Just how Christ’s death functioned to forever absolve human beings from sin and heal the cosmic breach between God and humanity has been a subject for theologians from the earliest Christians onward. In ancient Israel, the sacrificial system provided a way to make reparation for sin. The Hebrew Bible describes two types of sacrifice that were made for sin: the hatta’t and the asham. It seems that the first type was made on behalf of “unintentional” sin, while the second type was performed to make reparation for intentional sin that incurred guilt. Just how the Israelites understood the efficacy and symbolism of the sacrificial system is a massive question in biblical scholarship, since the Bible itself says several things on the matter — not mutually exclusive things, but things that emphasize different aspects of the meaning of sacrifice. Further, there is no systematic explanation of how sacrifice was understood to “work,” probably because the ancient Israelites had no need to explain it systematically, and were not writing for our benefit. Complicating matters even further is the fact that there were several different types of sacrifice that served clearly different purposes, having nothing to do with sin. There were thanksgiving offerings, for example, and whole burnt-offerings, and offerings of peace and well-being. In any case, some of the Church Fathers in the first centuries after Christ concluded that Christ’s atonement on the cross was sacrificial in nature in the way that the hatta’t or the asham was — Christ effected the ultimate sacrifice to dispense forever with the pernicious effects of sin upon the soul and separation from God, and he could only do this because he came from God.

There are a couple of verses in the New Testament that hint at this interpretation, but in many of the earliest New Testament writings (the first three, or “Synoptic” Gospels, and some of the letters of Paul), there is not a clear indication that this was a predominant early interpretation for how Christ’s death and Resurrection worked. More often, we find either ambiguity, or the idea that Christ’s death and Resurrection served as a reconciling event. That is, it was a demonstration of God’s solidarity with and love for humankind, and victory over death, that proclaimed God’s healing of the breach that sin causes between humans and God. In other words, not a required blood atonement under a sacrificial system, but a demonstrative act that effected reconciliation through its power. We see this interpretation in Paul, in one of the earliest-dated writings in the New Testament (Paul wrote his letters and died before the Gospels as we know them were circulating):

“So if anyone is in Christ, there is a new creation….All this is from God, who reconciled us to himself through Christ, and has given us the ministry of reconciliation; that is, in Christ God was reconciling the world to himself, not counting their trespasses against them, and entrusting the message of reconciliation to us. So we are ambassadors for Christ, since God is making his appeal through us; we entreat you on behalf of Christ, be reconciled to God.” (2 Corinthians 5:17-20)

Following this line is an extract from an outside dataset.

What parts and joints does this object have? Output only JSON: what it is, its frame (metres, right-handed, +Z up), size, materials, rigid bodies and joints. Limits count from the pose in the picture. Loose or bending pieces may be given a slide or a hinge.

In her book Joy to the World! Mission in the Age of Global Christianity, Dr. Dana Robert, expert in world Christianity and mission history, describes it this way: “For his followers, the death and resurrection of Jesus Christ is the ultimate sign that God loves the world. In becoming human, God identified with our sufferings, failures, and weaknesses. In dying on the cross, he chose to take on the pain of human vulnerability rather than commit violence by fighting or by seizing earthly power. In the resurrection, he promised us life over death. Just as God became one with us through becoming human in Jesus Christ, so is humanity united with God. The resurrection of Jesus carries in it the assurance of humanity’s permanent reconciliation with its Creator.”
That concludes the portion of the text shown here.